An individual not covered by subsection (a) who is arrested, detained, or held for trial on a charge that would expose the individual to a capital sentence if convicted may raise a claim of a violation of Article 36(1)(b) or (c) of the Vienna Convention on Consular Relations, done at Vienna April 24, 1963, or of a comparable provision of a bilateral international agreement addressing consular notification and access, at a reasonable time after the individual becomes aware of the violation, before the court with jurisdiction over the charge.
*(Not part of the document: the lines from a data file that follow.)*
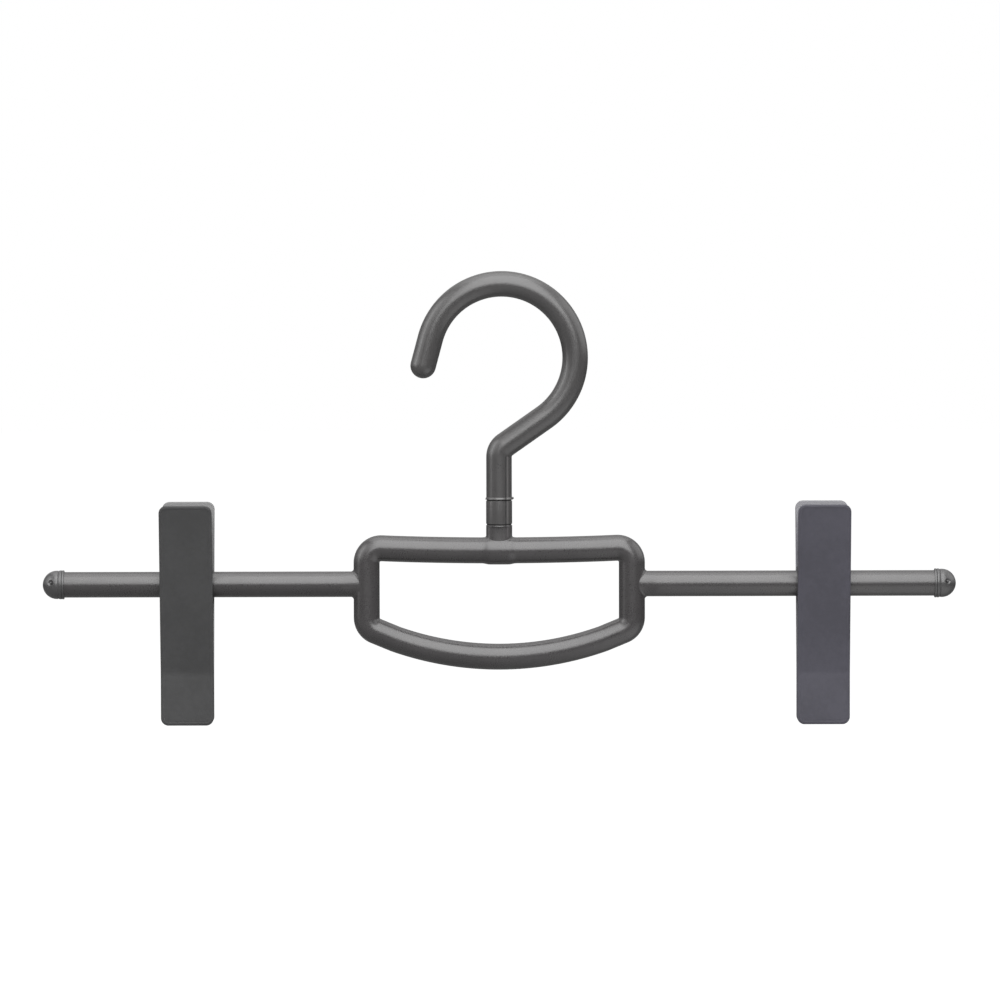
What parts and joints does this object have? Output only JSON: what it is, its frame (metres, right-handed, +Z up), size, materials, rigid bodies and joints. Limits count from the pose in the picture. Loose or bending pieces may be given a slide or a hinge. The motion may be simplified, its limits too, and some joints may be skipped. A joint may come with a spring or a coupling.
{
  "type": "clip hanger",
  "caption": "Plastic hanger with a swivel hook, a loop handle and two sprung clips that slide along round arms, for trousers and skirts.",
  "frame": {"origin": "where the rail bears on the inside of the hook, in the middle plane and on the hook's swivel axis", "axes": "+Z up, along the hook's swivel axis; +X to the right as seen from the front, along the arms; the front faces -Y"},
  "size_m": [0.4, 0.032, 0.1987],
  "materials": {
    "hook_plastic": "satin charcoal plastic",
    "frame_plastic": "satin charcoal plastic",
    "cap_plastic": "satin charcoal plastic",
    "sleeve_plastic": "smooth dark plastic",
    "jaw_plastic": "fine matt charcoal plastic",
    "spring_steel": "drawn spring wire",
    "pad_rubber": "ribbed matt rubber"
  },
  "bodies": {
    "hook": {"hook": "hook_plastic"},
    "frame": {"frame": "frame_plastic", "neck_collar": "hook_plastic", "left_end_cap": "cap_plastic", "right_end_cap": "cap_plastic"},
    "left_sleeve": {"left_pivot_sleeve": "sleeve_plastic"},
    "left_rear_half": {"left_rear_jaw": "jaw_plastic", "left_rear_pad": "pad_rubber", "left_torsion_spring": "spring_steel"},
    "left_front_half": {"left_front_jaw": "jaw_plastic", "left_front_pad": "pad_rubber"},
    "right_sleeve": {"right_pivot_sleeve": "sleeve_plastic"},
    "right_rear_half": {"right_rear_jaw": "jaw_plastic", "right_rear_pad": "pad_rubber", "right_torsion_spring": "spring_steel"},
    "right_front_half": {"right_front_jaw": "jaw_plastic", "right_front_pad": "pad_rubber"}
  },
  "joints": [
    {"name": "hook_swivel", "type": "hinge", "parent": "hook", "child": "frame", "pos_m": [0, 0, -0.0892], "axis": [0, 0, 1], "continuous": true},
    {"name": "left_clip_slide", "type": "slide", "parent": "frame", "child": "left_sleeve", "axis": [1, 0, 0], "range_m": [-0.0415, 0.061]},
    {"name": "left_clip_swing", "type": "hinge", "parent": "left_sleeve", "child": "left_rear_half", "pos_m": [-0.1368, 0, -0.1258], "axis": [1, 0, 0], "continuous": true},
    {"name": "left_clip_open", "type": "hinge", "parent": "left_rear_half", "child": "left_front_half", "pos_m": [-0.1368, 0, -0.1258], "axis": [-1, 0, 0], "range_deg": [0, 25], "stiffness_Nm_per_rad": 0.4, "springref_deg": -57.3, "deforming": ["left_torsion_spring"]},
    {"name": "right_clip_slide", "type": "slide", "parent": "frame", "child": "right_sleeve", "axis": [1, 0, 0], "range_m": [-0.0661, 0.0364]},
    {"name": "right_clip_swing", "type": "hinge", "parent": "right_sleeve", "child": "right_rear_half", "pos_m": [0.1419, 0, -0.1258], "axis": [1, 0, 0], "continuous": true},
    {"name": "right_clip_open", "type": "hinge", "parent": "right_rear_half", "child": "right_front_half", "pos_m": [0.1419, 0, -0.1258], "axis": [-1, 0, 0], "range_deg": [0, 25], "stiffness_Nm_per_rad": 0.4, "springref_deg": -57.3, "deforming": ["right_torsion_spring"]}
  ]
}
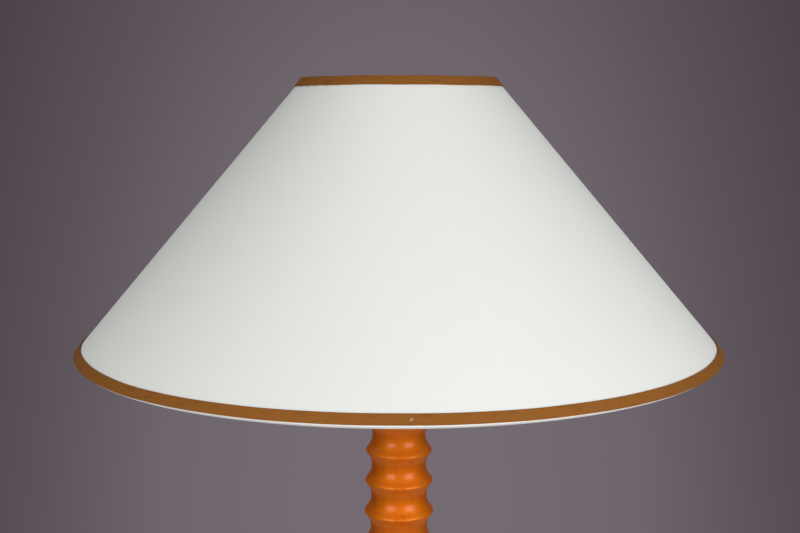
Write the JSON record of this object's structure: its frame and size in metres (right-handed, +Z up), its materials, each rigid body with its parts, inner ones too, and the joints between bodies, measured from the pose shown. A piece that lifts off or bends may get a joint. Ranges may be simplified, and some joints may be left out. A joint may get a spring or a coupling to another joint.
{
  "type": "candlestick floor lamp",
  "caption": "Ring-turned wooden candlestick floor lamp with a wide conical cloth shade on a brass harp, a turn-key socket and a weighted turned foot.",
  "frame": {"origin": "centre of the lamp's underside, on the floor", "axes": "+Z up along the lamp's axis, -Y to the front, +Y to the cord inlet, harp in the XZ plane"},
  "size_m": [0.5587, 0.5588, 1.5608],
  "materials": {
    "turned_wood": "amber-orange tinted lacquer, glossy",
    "ballast_iron": "rough cast, dark",
    "screw_steel": "zinc plated",
    "plain_steel": "plain rolled thread",
    "base_board": "pressed board, unfinished",
    "base_felt": "pressed felt",
    "black_bushing": "moulded, satin",
    "lamp_brass": "polished and lacquered",
    "fibre_sleeve": "pressed paper",
    "socket_phenolic": "moulded phenolic",
    "key_phenolic": "moulded phenolic",
    "solder_tip": "soft solder, dull",
    "bulb_insulator": "dark vitreous insulator",
    "bulb_metal": "thin rolled shell",
    "bulb_glass": "frosted white",
    "white_wire": "white powder coat",
    "shade_lining": "stiff laminated lining",
    "shade_cloth": "plain fine weave, off-white",
    "binding_tape": "white cotton tape",
    "trim_leather": "brown strip, matt"
  },
  "bodies": {
    "root": {"foot": "turned_wood", "ballast": "ballast_iron", "ballast_screws": "screw_steel", "foot_washer": "plain_steel", "foot_nut": "plain_steel", "bottom_board": "base_board", "board_screws": "screw_steel", "felt": "base_felt", "cord_bushing": "black_bushing", "bell": "turned_wood", "shaft_lower": "turned_wood", "shaft_middle": "turned_wood", "shaft_upper": "turned_wood", "drip_pan": "turned_wood", "candle_cup": "turned_wood", "brass_cap": "lamp_brass", "neck_collar": "lamp_brass", "neck_nut": "lamp_brass", "threaded_tube": "plain_steel", "harp_saddle": "lamp_brass", "harp_wire": "lamp_brass", "harp_post": "lamp_brass", "socket_cap": "lamp_brass", "socket_shell": "lamp_brass", "socket_liner": "fibre_sleeve", "socket_body": "socket_phenolic", "screw_shell": "lamp_brass", "centre_contact": "lamp_brass", "terminal_screws": "lamp_brass"},
    "shade": {"shade_spider": "white_wire", "shade_lower_ring": "white_wire", "shade_liner": "shade_lining", "shade_cover": "shade_cloth", "upper_tape": "binding_tape", "lower_tape": "binding_tape", "upper_trim": "trim_leather", "lower_trim": "trim_leather"},
    "finial": {"finial": "lamp_brass"},
    "switch_key": {"switch_key": "key_phenolic"},
    "bulb": {"bulb_tip": "solder_tip", "bulb_insulator": "bulb_insulator", "bulb_base": "bulb_metal", "bulb_globe": "bulb_glass"},
    "sleeve_left": {"harp_sleeve_left": "lamp_brass"},
    "sleeve_right": {"harp_sleeve_right": "lamp_brass"}
  },
  "joints": [
    {"name": "shade_swivel", "type": "hinge", "parent": "root", "child": "shade", "pos_m": [0, 0, 1.53198], "axis": [0, 0, 1], "continuous": true},
    {"name": "finial_turn", "type": "hinge", "parent": "root", "child": "finial", "pos_m": [0, 0, 1.53618], "axis": [0, 0, 1], "continuous": true},
    {"name": "switch_turn", "type": "hinge", "parent": "root", "child": "switch_key", "pos_m": [0, -0.0167, 1.37058], "axis": [0, -1, 0], "continuous": true},
    {"name": "bulb_turn", "type": "hinge", "parent": "root", "child": "bulb", "pos_m": [0, 0, 1.38058], "axis": [0, 0, 1], "continuous": true},
    {"name": "sleeve_left_slide", "type": "slide", "parent": "root", "child": "sleeve_left", "axis": [0, 0, 1], "range_m": [0, 0.014]},
    {"name": "sleeve_right_slide", "type": "slide", "parent": "root", "child": "sleeve_right", "axis": [0, 0, 1], "range_m": [0, 0.014]}
  ]
}
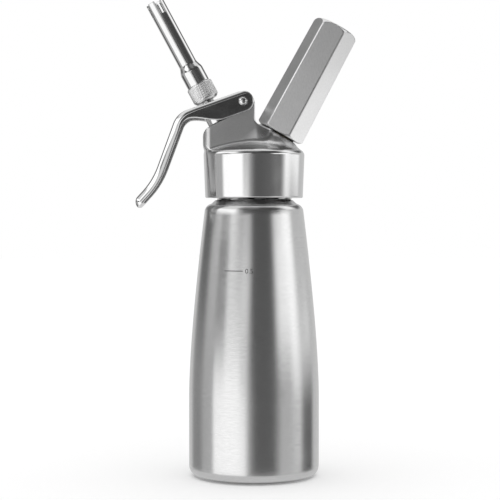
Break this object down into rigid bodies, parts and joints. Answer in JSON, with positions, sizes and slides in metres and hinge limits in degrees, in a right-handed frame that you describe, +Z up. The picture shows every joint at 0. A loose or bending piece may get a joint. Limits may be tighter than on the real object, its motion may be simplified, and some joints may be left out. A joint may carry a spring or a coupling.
{
  "type": "whipped cream dispenser",
  "caption": "Tapered steel bottle with a screw-on head, squeeze lever, sprung valve, slotted nozzle and a hexagonal gas charger holder.",
  "frame": {"origin": "where the bottle's axis meets the flat foot that it stands on", "axes": "+Z up along the bottle's axis; the lever hangs on the -X side and the charger holder leans to +X"},
  "size_m": [0.1319, 0.078, 0.286],
  "materials": {
    "bottle_steel": "stainless steel brushed round its axis",
    "head_steel": "satin stainless steel",
    "polished_steel": "polished stainless steel",
    "knurled_steel": "fine diamond knurl on satin steel",
    "holder_aluminium": "satin aluminium",
    "charger_steel": "bare zinc-plated steel",
    "brass": "machined brass",
    "seal_rubber": "black rubber",
    "red_rubber": "red silicone rubber"
  },
  "bodies": {
    "bottle": {"bottle": "bottle_steel", "neck_ring": "bottle_steel"},
    "gasket": {"head_gasket": "red_rubber"},
    "head": {"head": "head_steel", "inlet_stud": "brass", "stud_washer": "seal_rubber", "check_valve": "red_rubber", "check_valve_retainer": "brass", "piercing_pin": "polished_steel", "piercing_gasket": "seal_rubber", "valve_spring": "polished_steel"},
    "lever": {"lever": "polished_steel", "lever_pin": "polished_steel"},
    "valve": {"valve_stem": "polished_steel", "valve_seal": "seal_rubber", "stem_o_ring": "seal_rubber", "spring_cap": "polished_steel"},
    "tip_seal": {"tip_seal": "seal_rubber"},
    "nozzle": {"tip_ring": "knurled_steel", "nozzle_tube": "polished_steel"},
    "charger": {"gas_charger": "charger_steel"},
    "holder": {"charger_holder": "holder_aluminium"}
  },
  "joints": [
    {"name": "head_travel", "type": "slide", "parent": "bottle", "child": "gasket", "axis": [0, 0, 1], "range_m": [0, 0.014]},
    {"name": "head_turn", "type": "hinge", "parent": "gasket", "child": "head", "pos_m": [0, 0, 0.1665], "axis": [0, 0, 1], "range_deg": [0, 1262]},
    {"name": "lever_pivot", "type": "hinge", "parent": "head", "child": "lever", "pos_m": [-0.0065, 0, 0.2234], "axis": [0, -1, 0], "range_deg": [0, 9]},
    {"name": "valve_travel", "type": "slide", "parent": "head", "child": "valve", "axis": [-0.4741, 0, 0.8805], "range_m": [-0.0029, 0], "stiffness_N_per_m": 3000, "springref_m": 0.002, "deforming": ["valve_spring"]},
    {"name": "tip_travel", "type": "slide", "parent": "valve", "child": "tip_seal", "axis": [-0.4741, 0, 0.8805], "range_m": [0, 0.006]},
    {"name": "tip_turn", "type": "hinge", "parent": "tip_seal", "child": "nozzle", "pos_m": [0, 0, 0.1728], "axis": [-0.4741, 0, 0.8805], "range_deg": [0, 2162]},
    {"name": "charger_travel", "type": "slide", "parent": "head", "child": "charger", "axis": [0.4749, 0, 0.8801], "range_m": [0, 0.0105]},
    {"name": "holder_turn", "type": "hinge", "parent": "charger", "child": "holder", "pos_m": [0, 0, 0.1769], "axis": [0.4749, 0, 0.8801], "range_deg": [0, 2522]}
  ],
  "couplings": [
    {"joint": "head_turn", "follows": "head_travel", "rad_per_m": 1570.8},
    {"joint": "lever_pivot", "follows": "valve_travel", "rad_per_m": -54.054},
    {"joint": "tip_turn", "follows": "tip_travel", "rad_per_m": 6283.2},
    {"joint": "holder_turn", "follows": "charger_travel", "rad_per_m": 4188.8}
  ]
}
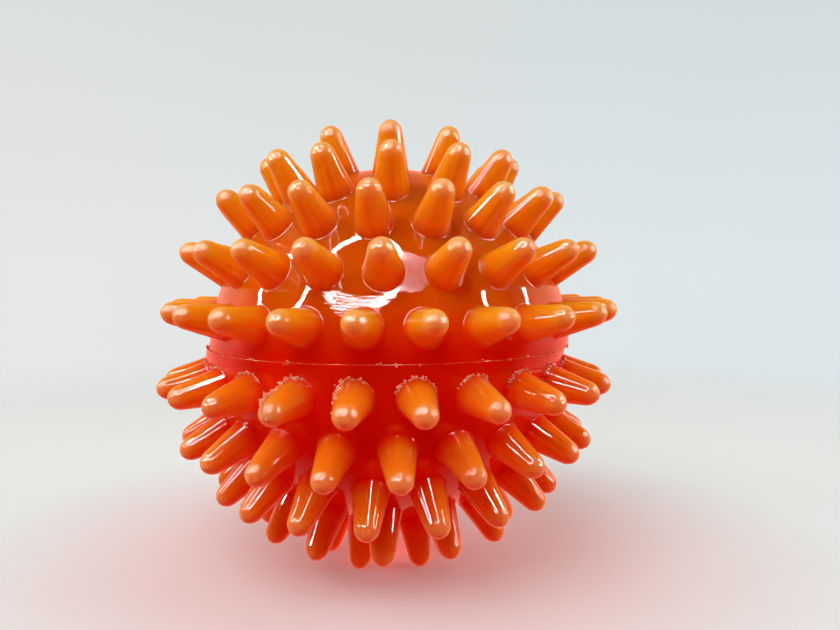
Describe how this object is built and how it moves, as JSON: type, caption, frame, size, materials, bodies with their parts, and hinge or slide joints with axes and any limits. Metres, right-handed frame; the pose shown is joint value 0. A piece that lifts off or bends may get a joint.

Upon a finding of such a violation—

(A)

the consulate of the foreign state of which the individual is a national shall be notified immediately by the detaining authority, and consular access to the individual shall be afforded in accordance with the provisions of the Vienna Convention on Consular Relations, done at Vienna April 24, 1963, or the comparable provisions of a bilateral international agreement addressing consular notification and access; and

(B)

the court—

(i)

shall postpone any proceedings to the extent the court determines necessary to allow for adequate opportunity for consular access and assistance; and

(ii)

may enter necessary orders to facilitate consular access and assistance.

(2)

Evidentiary hearings

The court may conduct evidentiary hearings if necessary to resolve factual issues.

(3)

Rule of construction

Nothing in this subsection shall be construed to create any additional remedy.

5.

Definitions

In this Act—

(1)

the term national of the United States has the meaning given that term in section 101(a)(22) of the Immigration and Nationality Act (8 U.S.C. 1101(a)(22)); and

(2)

the term State means any State of the United States, the District of Columbia, the Commonwealth of Puerto Rico, and any territory or possession of the United States.